= Instruction =
Only the lines from the one containing "for bay, centre_x" down to the one containing "Vector(map(max, high, point))" should be printed, exactly as they stand, ends included.

= Given material =
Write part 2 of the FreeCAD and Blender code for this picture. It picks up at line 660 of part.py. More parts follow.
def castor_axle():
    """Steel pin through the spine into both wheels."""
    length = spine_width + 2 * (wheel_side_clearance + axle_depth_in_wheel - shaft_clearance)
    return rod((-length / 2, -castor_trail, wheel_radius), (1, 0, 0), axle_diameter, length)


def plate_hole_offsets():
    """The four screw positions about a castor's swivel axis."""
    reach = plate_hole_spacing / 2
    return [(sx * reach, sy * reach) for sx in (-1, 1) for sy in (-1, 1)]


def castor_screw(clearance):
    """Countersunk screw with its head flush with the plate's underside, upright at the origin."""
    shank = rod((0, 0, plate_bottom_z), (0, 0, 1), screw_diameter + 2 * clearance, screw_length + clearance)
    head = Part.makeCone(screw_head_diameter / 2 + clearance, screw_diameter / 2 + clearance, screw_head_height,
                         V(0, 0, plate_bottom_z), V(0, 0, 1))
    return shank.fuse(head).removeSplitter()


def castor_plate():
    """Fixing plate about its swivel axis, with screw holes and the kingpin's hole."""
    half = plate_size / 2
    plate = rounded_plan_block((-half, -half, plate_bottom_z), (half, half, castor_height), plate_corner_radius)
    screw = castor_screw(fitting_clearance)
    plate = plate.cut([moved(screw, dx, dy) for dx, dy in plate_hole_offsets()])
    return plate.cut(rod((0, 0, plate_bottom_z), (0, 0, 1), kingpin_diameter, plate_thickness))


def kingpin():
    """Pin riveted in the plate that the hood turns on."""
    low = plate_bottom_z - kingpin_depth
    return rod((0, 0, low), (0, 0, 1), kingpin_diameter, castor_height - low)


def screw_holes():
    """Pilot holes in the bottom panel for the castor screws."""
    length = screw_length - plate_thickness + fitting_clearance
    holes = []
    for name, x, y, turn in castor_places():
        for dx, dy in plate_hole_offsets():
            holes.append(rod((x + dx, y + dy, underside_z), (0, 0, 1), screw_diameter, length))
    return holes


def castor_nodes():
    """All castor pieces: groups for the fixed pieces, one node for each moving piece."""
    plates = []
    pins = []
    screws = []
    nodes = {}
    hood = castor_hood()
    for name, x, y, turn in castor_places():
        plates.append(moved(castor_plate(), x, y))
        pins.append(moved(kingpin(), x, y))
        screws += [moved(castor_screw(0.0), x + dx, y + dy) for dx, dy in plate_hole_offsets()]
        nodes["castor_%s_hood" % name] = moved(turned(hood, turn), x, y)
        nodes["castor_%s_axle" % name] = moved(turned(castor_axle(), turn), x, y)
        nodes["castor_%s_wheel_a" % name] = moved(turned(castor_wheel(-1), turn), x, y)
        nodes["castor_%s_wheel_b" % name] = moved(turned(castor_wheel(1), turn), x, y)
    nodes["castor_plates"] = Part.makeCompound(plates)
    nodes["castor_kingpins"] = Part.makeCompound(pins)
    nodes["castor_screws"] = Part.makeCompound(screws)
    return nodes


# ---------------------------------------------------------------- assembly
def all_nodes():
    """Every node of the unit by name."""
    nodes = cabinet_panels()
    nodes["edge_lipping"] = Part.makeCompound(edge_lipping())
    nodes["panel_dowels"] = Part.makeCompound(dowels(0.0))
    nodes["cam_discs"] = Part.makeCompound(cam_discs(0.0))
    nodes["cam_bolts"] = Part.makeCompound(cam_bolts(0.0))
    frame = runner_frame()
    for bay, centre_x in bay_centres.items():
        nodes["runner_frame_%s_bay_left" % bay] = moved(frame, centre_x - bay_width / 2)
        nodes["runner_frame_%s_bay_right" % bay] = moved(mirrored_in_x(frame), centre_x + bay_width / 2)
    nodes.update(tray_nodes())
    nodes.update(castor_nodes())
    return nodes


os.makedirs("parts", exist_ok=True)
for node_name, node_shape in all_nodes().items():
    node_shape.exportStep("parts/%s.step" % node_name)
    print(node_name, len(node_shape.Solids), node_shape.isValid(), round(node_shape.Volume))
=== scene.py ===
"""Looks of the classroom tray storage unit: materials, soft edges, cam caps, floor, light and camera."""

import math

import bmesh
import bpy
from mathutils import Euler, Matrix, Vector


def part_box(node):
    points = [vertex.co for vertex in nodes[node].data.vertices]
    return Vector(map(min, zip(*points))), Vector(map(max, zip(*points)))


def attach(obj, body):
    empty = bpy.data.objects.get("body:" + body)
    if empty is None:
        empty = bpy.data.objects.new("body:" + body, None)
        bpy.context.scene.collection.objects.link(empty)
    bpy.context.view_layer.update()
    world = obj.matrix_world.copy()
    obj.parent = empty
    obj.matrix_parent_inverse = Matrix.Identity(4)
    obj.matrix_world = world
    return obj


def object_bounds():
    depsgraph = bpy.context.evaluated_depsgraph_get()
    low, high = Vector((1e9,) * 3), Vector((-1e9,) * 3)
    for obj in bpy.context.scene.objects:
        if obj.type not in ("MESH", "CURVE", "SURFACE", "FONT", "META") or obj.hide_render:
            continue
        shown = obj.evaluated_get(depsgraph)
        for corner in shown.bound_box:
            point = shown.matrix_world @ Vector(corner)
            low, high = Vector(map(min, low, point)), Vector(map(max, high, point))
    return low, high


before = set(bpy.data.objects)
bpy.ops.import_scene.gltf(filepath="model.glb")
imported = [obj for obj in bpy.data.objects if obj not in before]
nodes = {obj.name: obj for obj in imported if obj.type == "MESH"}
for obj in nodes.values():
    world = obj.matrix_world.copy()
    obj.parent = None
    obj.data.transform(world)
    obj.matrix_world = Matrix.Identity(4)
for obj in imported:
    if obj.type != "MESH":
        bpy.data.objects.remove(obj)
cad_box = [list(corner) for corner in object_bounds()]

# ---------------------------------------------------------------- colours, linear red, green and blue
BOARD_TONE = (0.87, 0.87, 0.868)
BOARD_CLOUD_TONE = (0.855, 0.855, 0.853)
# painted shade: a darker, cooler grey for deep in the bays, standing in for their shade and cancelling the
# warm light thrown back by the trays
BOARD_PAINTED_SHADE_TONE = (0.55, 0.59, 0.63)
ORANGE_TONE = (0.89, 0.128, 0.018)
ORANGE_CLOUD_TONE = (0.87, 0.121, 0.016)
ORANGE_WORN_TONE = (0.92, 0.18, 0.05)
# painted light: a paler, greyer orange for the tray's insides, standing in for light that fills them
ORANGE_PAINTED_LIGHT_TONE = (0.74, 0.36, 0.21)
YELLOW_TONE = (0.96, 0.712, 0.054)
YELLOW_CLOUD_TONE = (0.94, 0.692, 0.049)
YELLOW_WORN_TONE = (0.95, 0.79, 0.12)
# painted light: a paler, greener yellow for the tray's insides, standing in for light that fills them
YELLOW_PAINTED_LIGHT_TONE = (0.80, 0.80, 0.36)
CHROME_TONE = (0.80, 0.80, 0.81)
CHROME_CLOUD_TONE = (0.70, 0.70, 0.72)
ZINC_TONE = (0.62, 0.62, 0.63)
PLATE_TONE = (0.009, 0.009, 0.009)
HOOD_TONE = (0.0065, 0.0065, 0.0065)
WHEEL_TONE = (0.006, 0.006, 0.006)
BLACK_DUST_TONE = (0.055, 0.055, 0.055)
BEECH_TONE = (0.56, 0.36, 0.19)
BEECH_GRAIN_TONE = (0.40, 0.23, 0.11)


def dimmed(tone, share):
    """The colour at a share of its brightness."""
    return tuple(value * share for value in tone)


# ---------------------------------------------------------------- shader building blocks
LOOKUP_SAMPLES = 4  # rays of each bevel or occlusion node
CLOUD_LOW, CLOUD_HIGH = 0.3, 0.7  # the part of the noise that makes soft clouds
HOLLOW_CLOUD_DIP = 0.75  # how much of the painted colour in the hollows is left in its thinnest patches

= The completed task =
    for bay, centre_x in bay_centres.items():
        nodes["runner_frame_%s_bay_left" % bay] = moved(frame, centre_x - bay_width / 2)
        nodes["runner_frame_%s_bay_right" % bay] = moved(mirrored_in_x(frame), centre_x + bay_width / 2)
    nodes.update(tray_nodes())
    nodes.update(castor_nodes())
    return nodes


os.makedirs("parts", exist_ok=True)
for node_name, node_shape in all_nodes().items():
    node_shape.exportStep("parts/%s.step" % node_name)
    print(node_name, len(node_shape.Solids), node_shape.isValid(), round(node_shape.Volume))
=== scene.py ===
"""Looks of the classroom tray storage unit: materials, soft edges, cam caps, floor, light and camera."""

import math

import bmesh
import bpy
from mathutils import Euler, Matrix, Vector


def part_box(node):
    points = [vertex.co for vertex in nodes[node].data.vertices]
    return Vector(map(min, zip(*points))), Vector(map(max, zip(*points)))


def attach(obj, body):
    empty = bpy.data.objects.get("body:" + body)
    if empty is None:
        empty = bpy.data.objects.new("body:" + body, None)
        bpy.context.scene.collection.objects.link(empty)
    bpy.context.view_layer.update()
    world = obj.matrix_world.copy()
    obj.parent = empty
    obj.matrix_parent_inverse = Matrix.Identity(4)
    obj.matrix_world = world
    return obj


def object_bounds():
    depsgraph = bpy.context.evaluated_depsgraph_get()
    low, high = Vector((1e9,) * 3), Vector((-1e9,) * 3)
    for obj in bpy.context.scene.objects:
        if obj.type not in ("MESH", "CURVE", "SURFACE", "FONT", "META") or obj.hide_render:
            continue
        shown = obj.evaluated_get(depsgraph)
        for corner in shown.bound_box:
            point = shown.matrix_world @ Vector(corner)
            low, high = Vector(map(min, low, point)), Vector(map(max, high, point))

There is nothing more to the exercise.